The Conway Terrace mobile home park features 11 trailers total, many of them dating back to the 1970s and 80s. The newest trailer listed for tax sale is 1997, followed by 1988, ’87,’86, ’77, ’76, ’73, ’72, and ’65.

The Conway Terrace trailer park has been an eyesore for years on Forest Dale Road and is the site of regular police calls. As one example, former resident Harold P. Mahoney was arrested in November on drug and weapons charges after a five-month investigation by the FBI and the Vermont Drug Task Force. Mahoney was charged with four counts of selling crack cocaine, and one count of possession of a firearm.

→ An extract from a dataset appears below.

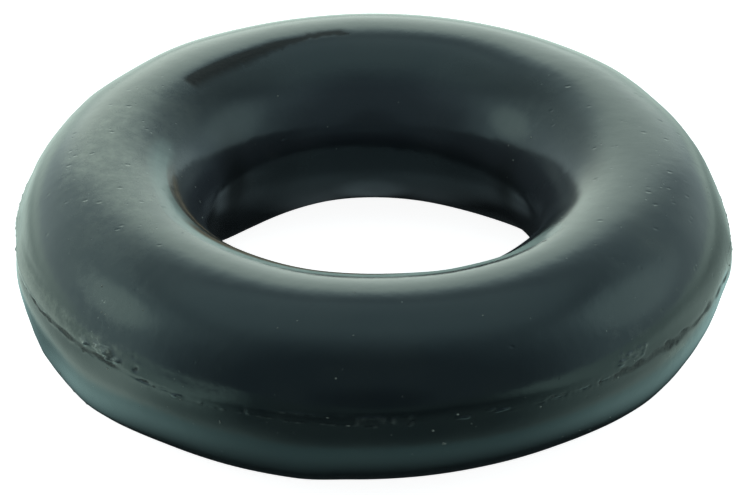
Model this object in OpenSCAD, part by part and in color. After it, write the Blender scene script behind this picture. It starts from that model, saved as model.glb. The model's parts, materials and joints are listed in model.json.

Mahoney’s trailer is one of the nine up for tax sale.

Atherton said the town had discussed how to help clean up the park a number of times when the pending sale came up.

“We were saying, ‘This is a pretty bad piece of property in Brandon and we should do something to clean it up,’” he said.

The back taxes are mostly comprised of unpaid sewer fees totaling $22,0008. Back property taxes owed come to $4,592.

Typically, while someone owns the property in a mobile home park, the trailer owner owns the trailer and is responsible for a lot leasing fee and all utilities, Atherton said.

“We’ve tried to work out payment plans with these folks, but it didn’t happen,” he said. “It’s a tough decision but it’s an accounting nightmare to keep rolling these back taxes over.”

But Atherton added that often with town tax sales, the amount due the town is paid last minute, just before or on the day of the tax sale, allowing people to keep their homes.

Atherton said he is also hopeful that Bilodeau will work to improve the park and the property.

“He has good ideas,” Atherton said. “I hope he follows through with them.”